3 bed semi detatched on reasonably nice road in a popular village. Recently put on the market for £270,000. Owned by an older man who has lived there since it was built 50 years ago but he has kept it in good (if not particularly modern) repair.
It has alot of potential (and a great garden) but needs around 15-20k spent on it to bring it up to date. Have looked on Zoopla and the most expensive house that has sold on that road went for £249000 a year ago. The blurb for that house implies that it was a 'beautiful' house which the one we're looking at definitely isn't.
We're in rented, so chain free. We have a mortgage application going through at the moment but should come through soon. Our absolute top budget is £250,000.
I think the house is overpriced, but it also fits most of our criteria so I now am going round in circles about whether we should even bother putting in an offer if we can't go above £250,000. Should we wait and see if it doesn't sell they might be open to a lower offer? Or make an offer now and risk being rejected out of hand?
Any suggestions gratefully received!

fourwalls Sat 22-Sep-12 13:45:48

If the vendor is clued up, he'll realise nobody will offer more than £250 anyway because of the stamp duty threshhold.

He's probably priced it at £270 to indicate he understands this and will negotiate down to £250 but not below.

I.E. if he put it on at £250 people would offer £230 so he's just making it clear that those figures would not be acceptable - doesn't mean he'll actually get £250 - he's just saying that's what he really, really wants.

Depending on what you think it's worth/how sought after it is - you could start at £240ish and work up, if necessary, or go straight in at £250 and say that's your lot!

wendybird77 Sat 22-Sep-12 17:27:23

Agree with fourwalls. What do you think it is worth? It is a buyers market in most places and the stats indicate that prices are at 2004 levels (depending on your local market, of course) and on their way down further. Be careful as you don't want to get caught in negative equity in two years if you want to sell. If we weren't looking for a long-term house to raise the kids in there is no way I'd buy in this market / economy.

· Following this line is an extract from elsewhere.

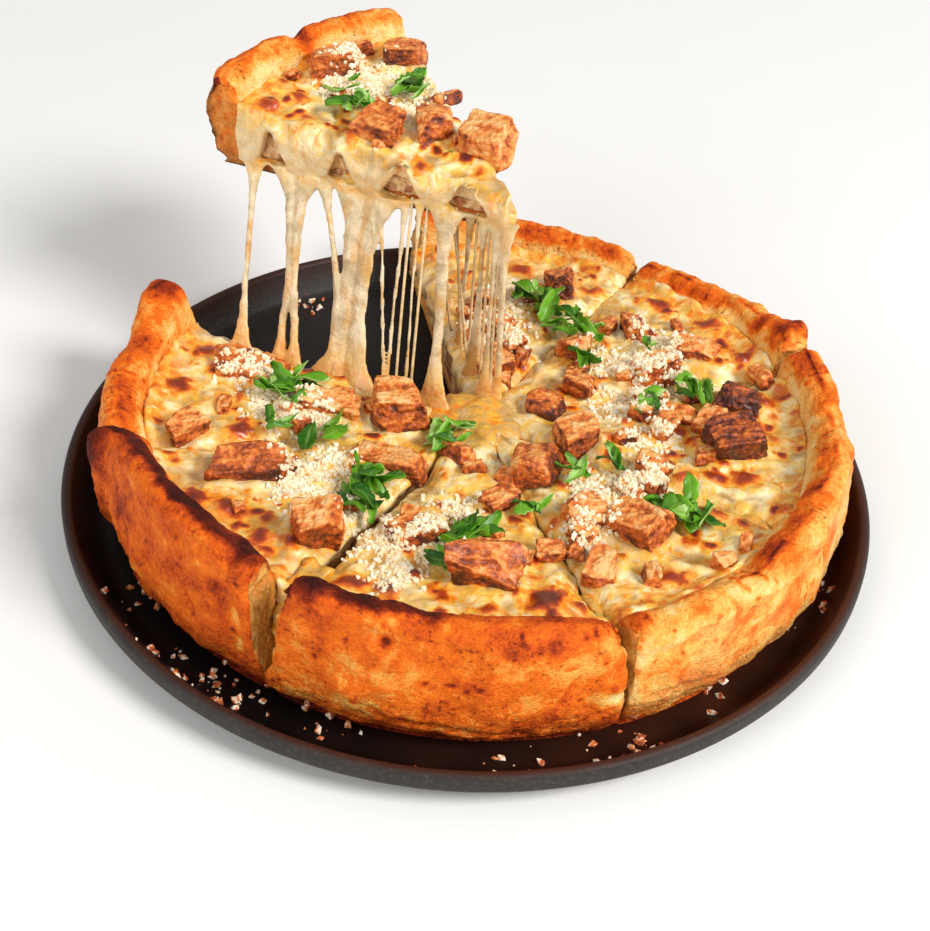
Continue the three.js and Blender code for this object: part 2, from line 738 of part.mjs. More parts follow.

cece Sat 22-Sep-12 17:46:48

Well if I nice one was £249,999 and this one needs £20,000 worth of work then I would be looking to get it for maximum of £230,000.

DoItRight Sat 22-Sep-12 19:01:06

Thanks for your answers- they are sort of what I've been thinking. But I just can't figure out the market round here. House prices are nowhere near 2004 levels- they're certainly going on the Market at higher than 2008 levels. But then they're not selling - lots if house still on Market months later. Sellers just don't seem to want to acknowledge that their houses aren't worth what they would have been.

With our house I'm tempted to make an offer of 240k and just say to keep us informed if there's any other offers if they reject it.

alabamawurley Sat 22-Sep-12 20:10:38

The Land Registry will tell you exactly what level sold prices are at for comparison.

I would also say no more than 230K - and there's no allowance for the hassle factor or contingencies there either. I would be hugely surprised if it was accepted though if its just gone on - IME time on the market is the best softener of vendor attitude. Also, I know quite a few EAs are going for an approach of "well we could try for £XXX and see how it goes", which puts pound signs in the vendor's eyes (thus winning the instruction) but crucially also covers the EA's arse for the time they start talking the price back down, but I expect they'll still be in the 'testing the market' stage at the moment.